Mais les investigations menées par le pôle crimes contre l'humanité du tribunal judiciaire de Paris ont permis de considérer qu'il était "suffisamment établi" qu'ils avaient subi des tortures et qu'ils en étaient décédés.
Parallèlement, en juillet 2016, l'épouse et la fille de Mazzen Dabbagh étaient expulsées de leur maison à Damas, qui était réquisitionnée par Abdel Salam Mahmoud.

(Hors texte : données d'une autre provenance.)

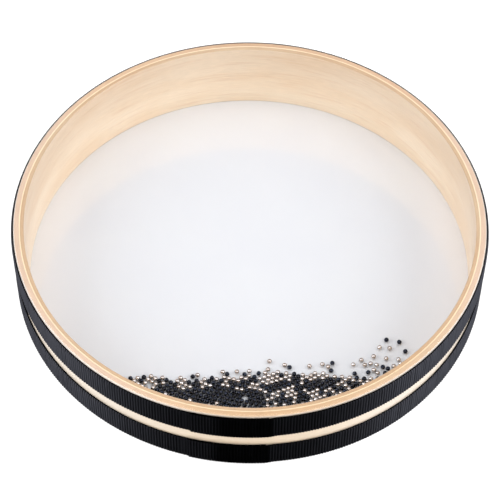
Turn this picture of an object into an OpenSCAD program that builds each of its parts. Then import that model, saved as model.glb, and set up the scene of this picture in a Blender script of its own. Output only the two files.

Pour ces faits, les trois accusés ont été jugés coupables du délit de guerre de complicité d'extorsion.
Au-delà du cas des Dabbagh, c'est le caractère massif et systématique des exactions commises par le régime syrien sur sa population civile qui a animé les débats de ce procès inédit dans l'histoire de la justice française.
"L'impunité, c'est quelque chose de très dur à vivre", a déclaré après le verdict Obeïda Dabbagh, frère et oncle des deux victimes. "Il faut que la justice passe, c'est un premier pas très important, c'est historique", a-t-il salué.
- "Crimes du présent" -
Dans ses réquisitions, l'avocate générale s'est employée à démontrer que le régime de Bachar al-Assad menait "une politique répressive d’Etat, mise en oeuvre par les plus hauts niveaux" de la hiérarchie et "déclinée localement dans chaque gouvernorat". Les accusés constituent, comme Bachar al-Assad, "les architectes de ce système".
Lors de ce procès entamé mardi, plusieurs experts et rescapés des geôles syriennes ont défilé à la barre pour décrire le système politique et carcéral syrien et raconter les horreurs subies en détention.
Des photos du dossier César, du nom d'un ex-photographe de la police militaire qui s'est enfui de Syrie en 2013 en emportant 46.000 photographies effroyables de corps torturés, ont été diffusées à l'audience.
"Ce ne sont pas des crimes du passé que vous allez juger, ce sont des crimes du présent", avait plaidé Me Bectarte.
Elle a souligné que ce procès représentait pour des milliers de Syriens l'"espoir" de trouver "un espace de justice tant la situation en Syrie reste marquée par une totale impunité".
Ali Mamlouk est notamment devenu conseiller spécial de Bachar al-Assad.
Pour Me Patrick Baudouin, avocat de la Fédération internationale pour les droits humains (FIDH), c'est "le président Assad lui-même qui est visé à travers cette opprobre, cette infamie de la condamnation".
Celle-ci est "un signal envoyé à nos dirigeants, aux dirigeants européens, qu'il ne faut à aucun prix normaliser les relations avec Bachar al-Assad", a exhorté de son côté Me Bectarte.